Up close, it is ugly as it disrupts lives, dims expectations and concentrates wealth.

So far as I have seen it unfold, not least but not only in America, it requires either that democracy is steadily diminished until it remains in form only or an elite variant of democracy is entrenched. In the best outcomes it is Hamiltonian as against Jeffersonian, fair to say.

Ever-worsening income inequality is baked into the cake, chiefly because neoliberalism perverts ideas intended to take society in the opposite direction. This is why Thomas Piketty’s celebrated Capital in the Twenty-First Century comes in for so much argument, all of it flaccid: A scholar ruins the story when he demonstrates that deprivation does not turn out to be good for people at some distant time. Deprivation is what it looks like. The rest is mystification.

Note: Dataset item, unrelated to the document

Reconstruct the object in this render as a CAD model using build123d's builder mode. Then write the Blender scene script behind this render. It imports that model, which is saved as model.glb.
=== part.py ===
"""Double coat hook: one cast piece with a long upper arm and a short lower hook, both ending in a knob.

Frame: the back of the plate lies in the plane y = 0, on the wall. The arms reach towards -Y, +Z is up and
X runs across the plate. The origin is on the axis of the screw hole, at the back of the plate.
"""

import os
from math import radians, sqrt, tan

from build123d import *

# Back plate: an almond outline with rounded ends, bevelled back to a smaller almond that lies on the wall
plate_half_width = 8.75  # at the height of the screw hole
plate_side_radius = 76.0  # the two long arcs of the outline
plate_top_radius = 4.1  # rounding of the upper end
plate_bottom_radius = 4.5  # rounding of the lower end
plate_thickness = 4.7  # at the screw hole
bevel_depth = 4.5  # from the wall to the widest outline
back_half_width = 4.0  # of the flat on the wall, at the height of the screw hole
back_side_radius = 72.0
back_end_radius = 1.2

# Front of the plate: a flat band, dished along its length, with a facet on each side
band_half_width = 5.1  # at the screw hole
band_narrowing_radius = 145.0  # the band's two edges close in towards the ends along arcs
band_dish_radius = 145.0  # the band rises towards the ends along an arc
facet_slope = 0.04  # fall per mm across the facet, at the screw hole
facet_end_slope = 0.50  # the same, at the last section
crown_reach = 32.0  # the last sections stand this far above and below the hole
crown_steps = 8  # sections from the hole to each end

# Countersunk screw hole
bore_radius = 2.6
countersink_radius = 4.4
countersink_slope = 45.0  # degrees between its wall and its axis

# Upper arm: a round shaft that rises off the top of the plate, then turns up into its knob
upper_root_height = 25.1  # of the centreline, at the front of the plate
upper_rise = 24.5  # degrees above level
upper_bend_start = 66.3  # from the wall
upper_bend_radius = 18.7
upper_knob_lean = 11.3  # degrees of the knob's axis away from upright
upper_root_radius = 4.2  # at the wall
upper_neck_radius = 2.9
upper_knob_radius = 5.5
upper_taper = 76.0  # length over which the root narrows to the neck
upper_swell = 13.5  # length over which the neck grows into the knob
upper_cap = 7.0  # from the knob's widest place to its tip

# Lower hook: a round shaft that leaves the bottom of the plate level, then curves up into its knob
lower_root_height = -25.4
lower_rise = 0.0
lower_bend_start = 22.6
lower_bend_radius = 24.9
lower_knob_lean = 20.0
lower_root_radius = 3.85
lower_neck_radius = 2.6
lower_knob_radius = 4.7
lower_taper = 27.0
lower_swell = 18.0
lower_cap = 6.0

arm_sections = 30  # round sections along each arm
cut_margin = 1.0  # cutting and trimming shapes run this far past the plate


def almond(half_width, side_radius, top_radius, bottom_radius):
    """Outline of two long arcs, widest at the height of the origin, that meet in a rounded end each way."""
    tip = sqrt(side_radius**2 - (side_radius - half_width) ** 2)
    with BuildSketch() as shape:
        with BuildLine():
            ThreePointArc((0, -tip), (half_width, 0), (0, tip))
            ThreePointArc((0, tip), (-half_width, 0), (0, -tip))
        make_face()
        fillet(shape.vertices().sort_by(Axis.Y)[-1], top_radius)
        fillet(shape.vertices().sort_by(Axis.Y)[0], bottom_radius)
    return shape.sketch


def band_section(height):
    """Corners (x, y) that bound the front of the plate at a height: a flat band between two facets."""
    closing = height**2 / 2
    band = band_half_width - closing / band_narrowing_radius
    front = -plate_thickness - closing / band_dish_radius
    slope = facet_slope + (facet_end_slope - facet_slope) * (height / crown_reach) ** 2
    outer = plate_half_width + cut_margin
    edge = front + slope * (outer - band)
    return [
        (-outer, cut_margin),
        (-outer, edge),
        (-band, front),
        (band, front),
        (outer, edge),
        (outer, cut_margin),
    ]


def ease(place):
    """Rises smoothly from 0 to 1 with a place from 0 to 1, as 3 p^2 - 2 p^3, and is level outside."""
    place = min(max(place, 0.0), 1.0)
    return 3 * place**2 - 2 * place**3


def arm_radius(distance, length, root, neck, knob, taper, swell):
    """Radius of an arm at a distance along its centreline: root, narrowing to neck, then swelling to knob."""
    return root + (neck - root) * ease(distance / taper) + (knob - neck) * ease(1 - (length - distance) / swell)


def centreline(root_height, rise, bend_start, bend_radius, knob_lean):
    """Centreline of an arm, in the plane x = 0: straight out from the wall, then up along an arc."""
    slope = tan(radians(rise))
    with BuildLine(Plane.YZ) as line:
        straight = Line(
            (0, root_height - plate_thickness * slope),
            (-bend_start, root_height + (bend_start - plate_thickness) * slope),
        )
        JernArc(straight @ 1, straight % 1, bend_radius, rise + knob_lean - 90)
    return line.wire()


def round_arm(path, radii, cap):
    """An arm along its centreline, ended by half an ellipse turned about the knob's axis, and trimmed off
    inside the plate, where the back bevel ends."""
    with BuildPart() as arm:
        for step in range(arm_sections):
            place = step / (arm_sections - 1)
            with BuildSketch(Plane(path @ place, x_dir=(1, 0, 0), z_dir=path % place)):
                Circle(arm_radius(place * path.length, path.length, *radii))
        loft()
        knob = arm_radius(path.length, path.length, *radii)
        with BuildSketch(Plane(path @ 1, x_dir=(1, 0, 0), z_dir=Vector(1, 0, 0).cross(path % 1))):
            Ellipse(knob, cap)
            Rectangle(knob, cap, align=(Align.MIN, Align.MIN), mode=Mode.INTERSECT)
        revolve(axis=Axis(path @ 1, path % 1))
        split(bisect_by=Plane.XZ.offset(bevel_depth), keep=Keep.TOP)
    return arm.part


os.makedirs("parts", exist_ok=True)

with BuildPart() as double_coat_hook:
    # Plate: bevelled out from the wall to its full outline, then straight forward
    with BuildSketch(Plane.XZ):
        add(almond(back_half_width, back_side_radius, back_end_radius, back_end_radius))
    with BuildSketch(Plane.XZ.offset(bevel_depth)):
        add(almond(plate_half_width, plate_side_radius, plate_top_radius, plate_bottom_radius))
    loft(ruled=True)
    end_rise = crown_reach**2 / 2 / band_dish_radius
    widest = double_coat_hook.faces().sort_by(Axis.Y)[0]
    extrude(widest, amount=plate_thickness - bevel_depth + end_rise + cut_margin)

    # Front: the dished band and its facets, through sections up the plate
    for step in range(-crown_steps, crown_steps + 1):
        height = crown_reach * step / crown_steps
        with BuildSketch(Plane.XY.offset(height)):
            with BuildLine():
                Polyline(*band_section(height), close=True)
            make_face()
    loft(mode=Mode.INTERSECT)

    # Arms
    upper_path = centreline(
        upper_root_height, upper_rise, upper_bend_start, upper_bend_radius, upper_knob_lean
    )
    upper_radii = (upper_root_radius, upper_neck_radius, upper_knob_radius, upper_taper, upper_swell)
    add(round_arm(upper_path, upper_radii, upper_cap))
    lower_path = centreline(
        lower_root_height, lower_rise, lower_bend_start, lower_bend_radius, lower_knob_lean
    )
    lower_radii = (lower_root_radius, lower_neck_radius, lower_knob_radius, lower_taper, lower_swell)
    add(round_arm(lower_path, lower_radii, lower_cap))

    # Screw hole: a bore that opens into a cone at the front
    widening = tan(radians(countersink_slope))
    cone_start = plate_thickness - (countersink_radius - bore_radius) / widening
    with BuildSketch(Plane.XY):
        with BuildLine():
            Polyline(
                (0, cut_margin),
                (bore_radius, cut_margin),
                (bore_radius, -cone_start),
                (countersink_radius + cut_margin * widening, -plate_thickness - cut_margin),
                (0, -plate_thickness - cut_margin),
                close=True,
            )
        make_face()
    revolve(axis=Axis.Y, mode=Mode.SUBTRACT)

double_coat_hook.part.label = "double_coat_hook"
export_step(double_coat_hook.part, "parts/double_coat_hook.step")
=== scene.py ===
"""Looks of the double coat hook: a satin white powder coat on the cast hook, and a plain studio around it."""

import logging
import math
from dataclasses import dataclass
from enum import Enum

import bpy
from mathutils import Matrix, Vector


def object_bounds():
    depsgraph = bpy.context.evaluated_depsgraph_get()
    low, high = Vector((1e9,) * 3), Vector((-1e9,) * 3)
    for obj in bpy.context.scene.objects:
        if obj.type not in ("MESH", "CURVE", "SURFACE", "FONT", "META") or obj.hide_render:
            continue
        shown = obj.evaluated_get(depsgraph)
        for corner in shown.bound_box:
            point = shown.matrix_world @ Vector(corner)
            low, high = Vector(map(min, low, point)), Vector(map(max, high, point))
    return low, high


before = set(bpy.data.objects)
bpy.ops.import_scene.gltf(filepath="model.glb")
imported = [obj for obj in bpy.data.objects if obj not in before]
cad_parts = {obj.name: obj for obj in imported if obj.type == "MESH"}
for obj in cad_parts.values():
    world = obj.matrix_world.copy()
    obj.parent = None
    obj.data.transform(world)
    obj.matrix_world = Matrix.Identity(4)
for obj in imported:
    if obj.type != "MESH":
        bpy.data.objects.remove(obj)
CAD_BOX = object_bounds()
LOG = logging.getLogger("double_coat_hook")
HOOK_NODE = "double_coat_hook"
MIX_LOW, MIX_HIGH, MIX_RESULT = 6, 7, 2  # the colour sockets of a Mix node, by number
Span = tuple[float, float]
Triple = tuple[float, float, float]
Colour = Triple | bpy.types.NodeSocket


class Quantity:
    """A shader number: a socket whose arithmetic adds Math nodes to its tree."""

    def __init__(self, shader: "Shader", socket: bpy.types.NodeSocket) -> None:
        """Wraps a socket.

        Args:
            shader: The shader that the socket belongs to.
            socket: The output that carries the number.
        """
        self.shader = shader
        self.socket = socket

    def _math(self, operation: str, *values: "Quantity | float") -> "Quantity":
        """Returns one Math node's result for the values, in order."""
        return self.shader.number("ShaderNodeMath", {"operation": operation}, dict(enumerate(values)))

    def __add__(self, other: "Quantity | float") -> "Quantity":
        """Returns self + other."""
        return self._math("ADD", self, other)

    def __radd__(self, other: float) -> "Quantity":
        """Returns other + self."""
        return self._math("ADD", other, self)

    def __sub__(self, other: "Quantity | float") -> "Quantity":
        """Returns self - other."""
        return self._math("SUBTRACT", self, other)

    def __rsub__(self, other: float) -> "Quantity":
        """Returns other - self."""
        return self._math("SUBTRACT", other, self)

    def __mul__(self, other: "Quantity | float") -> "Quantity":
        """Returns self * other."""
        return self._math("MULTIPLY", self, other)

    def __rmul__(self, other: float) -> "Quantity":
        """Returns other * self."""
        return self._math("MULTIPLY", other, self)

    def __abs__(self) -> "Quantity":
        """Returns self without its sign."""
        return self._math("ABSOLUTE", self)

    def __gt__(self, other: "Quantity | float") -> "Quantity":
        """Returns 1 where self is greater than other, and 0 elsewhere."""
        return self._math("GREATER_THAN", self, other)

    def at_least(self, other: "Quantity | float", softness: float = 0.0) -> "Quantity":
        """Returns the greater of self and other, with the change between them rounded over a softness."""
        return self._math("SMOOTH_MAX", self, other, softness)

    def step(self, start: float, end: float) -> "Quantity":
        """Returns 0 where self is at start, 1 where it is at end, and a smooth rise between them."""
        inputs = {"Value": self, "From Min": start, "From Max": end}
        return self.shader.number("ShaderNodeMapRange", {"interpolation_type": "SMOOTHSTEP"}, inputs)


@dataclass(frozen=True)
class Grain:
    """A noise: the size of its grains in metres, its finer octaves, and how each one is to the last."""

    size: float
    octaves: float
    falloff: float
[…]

Given all of the above, the neoliberal regime never arrives anywhere new without one or more of these: force, intimidation (the IMF’s function) or exponential increases in corruption. I can think of no exception to this.

Last, I was astonished many times as a correspondent to see how readily foreign leaders and their finance ministries drank the Anglo-American Kool-Aid. Here I single out Continental Europe as especially disappointing. A long social-democratic tradition notwithstanding, almost all European leaders—and every last technocrat in Brussels—went down like sticks of butter when neoliberals at State, Treasury and in the think tanks launched the post-Berlin Wall campaign.

This is the framework within which I view the crisis over Greece’s debt and the crisis over Ukraine’s political and economic future.

Having read it over to prepare it for reproduction here, the passage goes straight to what we witness this week. And so I offer it to anyone wondering about what the column that prompted the question is all about.